Monday, March 17, 2008

The Evolution of Client/Server Computing

The Evolution of Client/Server Computing
Several years ago, many computing environments consisted of mainframes hooked to dumb terminals that only did processing at the mainframe. Over the years, personal computers started to replace these dumb terminals but the processing continued to be done on the mainframe. The improved capacity of personal computers were largely ignored or used on an individual level. With so much computing power idle, many organizations started thinking about sharing, or splitting, some of the processing demands between the mainframe and the PC. Client/server technology evolved out of this movement for greater computing control and more computing value.
Client/server refers to the way in which software components interact to form a system that can be designed for multiple users. This technology is a computing architecture that forms a composite system allowing distributed computation, analysis, and presentation between PCs and one or more larger computers on a network. Each function of an application resides on the computer most capable of managing that particular function. There is no requirement that the client and server must reside on the same machine. In practice, it is quite common to place a server at one site in a local area network (LAN) and the clients at the other sites. The client, a PC or workstation, is the requesting machine and the server, a LAN file server, mini or mainframe, is the supplying machine. Clients may be running on heterogeneous operating systems and networks to make queries to the server(s).

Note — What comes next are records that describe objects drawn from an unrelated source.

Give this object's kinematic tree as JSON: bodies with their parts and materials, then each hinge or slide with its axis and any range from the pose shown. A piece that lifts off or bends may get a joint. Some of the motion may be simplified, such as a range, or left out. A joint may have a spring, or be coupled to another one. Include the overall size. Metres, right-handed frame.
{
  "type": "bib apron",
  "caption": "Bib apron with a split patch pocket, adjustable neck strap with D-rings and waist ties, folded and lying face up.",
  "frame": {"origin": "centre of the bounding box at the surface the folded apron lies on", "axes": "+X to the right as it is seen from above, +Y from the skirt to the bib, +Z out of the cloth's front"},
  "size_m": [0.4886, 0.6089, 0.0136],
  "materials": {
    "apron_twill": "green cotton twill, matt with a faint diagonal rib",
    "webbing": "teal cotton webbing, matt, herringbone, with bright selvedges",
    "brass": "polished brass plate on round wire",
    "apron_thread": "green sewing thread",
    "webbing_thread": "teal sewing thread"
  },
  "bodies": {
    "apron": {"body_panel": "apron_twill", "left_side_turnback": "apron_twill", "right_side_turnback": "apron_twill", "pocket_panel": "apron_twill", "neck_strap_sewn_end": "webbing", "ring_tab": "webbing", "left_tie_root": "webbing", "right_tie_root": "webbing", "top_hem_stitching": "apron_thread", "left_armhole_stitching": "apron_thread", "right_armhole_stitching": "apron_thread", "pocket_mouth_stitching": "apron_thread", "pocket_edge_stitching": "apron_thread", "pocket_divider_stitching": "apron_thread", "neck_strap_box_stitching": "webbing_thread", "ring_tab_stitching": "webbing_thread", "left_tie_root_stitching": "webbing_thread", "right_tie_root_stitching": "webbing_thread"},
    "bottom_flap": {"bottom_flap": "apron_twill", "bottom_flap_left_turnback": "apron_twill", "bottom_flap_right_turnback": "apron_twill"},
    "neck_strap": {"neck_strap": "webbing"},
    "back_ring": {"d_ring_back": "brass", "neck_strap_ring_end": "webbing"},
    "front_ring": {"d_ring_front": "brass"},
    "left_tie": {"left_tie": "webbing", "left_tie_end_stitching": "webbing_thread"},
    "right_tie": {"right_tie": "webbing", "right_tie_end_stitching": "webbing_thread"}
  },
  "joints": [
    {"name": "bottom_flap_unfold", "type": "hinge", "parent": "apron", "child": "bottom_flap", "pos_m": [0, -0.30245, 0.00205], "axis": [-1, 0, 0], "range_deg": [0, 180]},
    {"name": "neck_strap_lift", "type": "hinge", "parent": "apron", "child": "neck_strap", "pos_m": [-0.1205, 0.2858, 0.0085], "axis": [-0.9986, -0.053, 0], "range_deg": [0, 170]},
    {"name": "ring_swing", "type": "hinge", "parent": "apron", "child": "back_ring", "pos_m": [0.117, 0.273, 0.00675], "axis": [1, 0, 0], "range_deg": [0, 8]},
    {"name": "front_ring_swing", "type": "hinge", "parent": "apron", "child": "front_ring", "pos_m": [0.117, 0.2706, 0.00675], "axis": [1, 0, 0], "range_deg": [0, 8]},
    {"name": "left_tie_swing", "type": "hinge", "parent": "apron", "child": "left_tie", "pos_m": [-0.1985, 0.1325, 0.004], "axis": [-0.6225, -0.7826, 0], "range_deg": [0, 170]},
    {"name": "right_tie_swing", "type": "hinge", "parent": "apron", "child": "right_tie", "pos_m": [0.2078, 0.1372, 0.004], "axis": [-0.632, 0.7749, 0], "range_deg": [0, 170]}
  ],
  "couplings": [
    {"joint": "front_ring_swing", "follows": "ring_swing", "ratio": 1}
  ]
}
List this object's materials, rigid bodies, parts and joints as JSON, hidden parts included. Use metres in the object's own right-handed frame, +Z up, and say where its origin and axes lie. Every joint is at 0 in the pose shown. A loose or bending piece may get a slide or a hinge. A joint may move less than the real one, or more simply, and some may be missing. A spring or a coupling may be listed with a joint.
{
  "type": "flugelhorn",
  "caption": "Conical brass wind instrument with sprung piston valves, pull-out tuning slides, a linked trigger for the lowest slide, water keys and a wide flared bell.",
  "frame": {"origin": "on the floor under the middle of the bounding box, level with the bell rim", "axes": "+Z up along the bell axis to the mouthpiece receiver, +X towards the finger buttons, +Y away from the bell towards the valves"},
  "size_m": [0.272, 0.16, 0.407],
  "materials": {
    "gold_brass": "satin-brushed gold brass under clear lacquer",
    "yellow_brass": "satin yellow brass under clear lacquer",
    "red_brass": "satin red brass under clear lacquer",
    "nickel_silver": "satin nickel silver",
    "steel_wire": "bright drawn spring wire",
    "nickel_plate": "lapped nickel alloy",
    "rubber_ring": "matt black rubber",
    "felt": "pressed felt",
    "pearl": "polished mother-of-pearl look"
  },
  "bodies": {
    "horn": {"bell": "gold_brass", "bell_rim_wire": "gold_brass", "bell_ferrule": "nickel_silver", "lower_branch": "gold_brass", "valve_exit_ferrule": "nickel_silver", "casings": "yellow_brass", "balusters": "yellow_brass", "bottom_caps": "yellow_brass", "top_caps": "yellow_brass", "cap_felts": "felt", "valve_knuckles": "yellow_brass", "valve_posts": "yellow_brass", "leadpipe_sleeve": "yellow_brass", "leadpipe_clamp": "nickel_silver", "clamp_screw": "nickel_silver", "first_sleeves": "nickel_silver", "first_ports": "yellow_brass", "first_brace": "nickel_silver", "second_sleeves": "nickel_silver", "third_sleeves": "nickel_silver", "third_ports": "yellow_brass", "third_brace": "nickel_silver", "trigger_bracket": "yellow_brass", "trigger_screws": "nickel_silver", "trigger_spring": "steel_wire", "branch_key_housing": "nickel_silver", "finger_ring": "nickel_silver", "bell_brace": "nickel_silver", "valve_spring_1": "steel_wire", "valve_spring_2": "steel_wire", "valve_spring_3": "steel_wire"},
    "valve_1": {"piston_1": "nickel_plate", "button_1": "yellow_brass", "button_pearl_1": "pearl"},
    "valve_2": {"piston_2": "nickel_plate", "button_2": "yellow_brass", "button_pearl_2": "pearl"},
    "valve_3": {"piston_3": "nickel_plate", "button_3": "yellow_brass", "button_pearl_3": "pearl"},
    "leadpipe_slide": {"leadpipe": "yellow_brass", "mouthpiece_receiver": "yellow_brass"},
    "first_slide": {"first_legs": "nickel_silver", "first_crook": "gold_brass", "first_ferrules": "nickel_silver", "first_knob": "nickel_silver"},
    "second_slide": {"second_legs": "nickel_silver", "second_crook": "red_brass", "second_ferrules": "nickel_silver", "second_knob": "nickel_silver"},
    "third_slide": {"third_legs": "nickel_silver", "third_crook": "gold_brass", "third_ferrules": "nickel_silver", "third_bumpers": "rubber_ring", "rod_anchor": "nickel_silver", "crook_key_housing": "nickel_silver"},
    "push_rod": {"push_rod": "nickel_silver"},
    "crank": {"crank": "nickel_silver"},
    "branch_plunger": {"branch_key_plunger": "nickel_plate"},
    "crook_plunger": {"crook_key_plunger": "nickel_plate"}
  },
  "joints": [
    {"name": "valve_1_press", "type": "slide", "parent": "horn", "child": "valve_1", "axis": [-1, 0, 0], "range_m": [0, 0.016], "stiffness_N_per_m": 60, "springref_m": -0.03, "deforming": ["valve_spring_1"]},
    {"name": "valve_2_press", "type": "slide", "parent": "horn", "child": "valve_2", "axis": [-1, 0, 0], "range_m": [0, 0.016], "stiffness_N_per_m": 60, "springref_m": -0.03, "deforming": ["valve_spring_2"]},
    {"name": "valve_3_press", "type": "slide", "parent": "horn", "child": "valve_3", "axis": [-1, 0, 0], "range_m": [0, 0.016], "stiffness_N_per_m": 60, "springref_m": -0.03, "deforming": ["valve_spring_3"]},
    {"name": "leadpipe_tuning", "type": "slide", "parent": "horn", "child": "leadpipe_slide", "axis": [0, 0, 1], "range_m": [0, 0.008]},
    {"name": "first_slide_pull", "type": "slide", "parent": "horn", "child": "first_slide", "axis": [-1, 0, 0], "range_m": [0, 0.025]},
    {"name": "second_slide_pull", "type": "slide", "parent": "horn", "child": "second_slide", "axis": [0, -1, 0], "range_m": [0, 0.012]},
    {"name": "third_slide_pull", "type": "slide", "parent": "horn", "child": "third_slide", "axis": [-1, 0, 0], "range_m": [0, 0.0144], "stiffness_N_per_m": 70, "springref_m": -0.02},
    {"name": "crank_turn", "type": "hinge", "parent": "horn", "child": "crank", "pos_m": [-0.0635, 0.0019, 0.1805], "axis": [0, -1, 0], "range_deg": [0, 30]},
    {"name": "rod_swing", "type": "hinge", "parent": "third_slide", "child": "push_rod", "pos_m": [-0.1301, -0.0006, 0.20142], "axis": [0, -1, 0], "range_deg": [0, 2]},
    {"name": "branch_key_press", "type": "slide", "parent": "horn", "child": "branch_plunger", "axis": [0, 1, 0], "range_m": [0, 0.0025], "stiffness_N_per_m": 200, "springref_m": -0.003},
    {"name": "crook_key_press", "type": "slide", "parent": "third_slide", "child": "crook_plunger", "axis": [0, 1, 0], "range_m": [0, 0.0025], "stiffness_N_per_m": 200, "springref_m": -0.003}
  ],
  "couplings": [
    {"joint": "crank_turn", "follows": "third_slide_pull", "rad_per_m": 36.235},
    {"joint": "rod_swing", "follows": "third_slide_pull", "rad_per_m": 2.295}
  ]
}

Networks provide connectivity between client/server and the protocols that they use to communicate. The Internet provides connectivity between systems that function as clients, servers, or both. Many services used on the Internet are based on client/server computing model. File Transfer Protocol (FTP) for example uses client/server interactions to exchange files between systems. An FTP client requests a file that resides on another system. An FTP server on the system where the file resides handles the client’s request. The server gets access to the file and sends the file back to the client’s system. Market researchers have projected enormous growth in the client/server area. This growth seems to have come at the expense of the mainframe market, which has stagnated. While the movement towards migrating from the mainframe to client/server architecture is gaining momentum, there are several distinct drawbacks since most of the client/server tools and methodologies are not in place and the associated administration support is still undefined.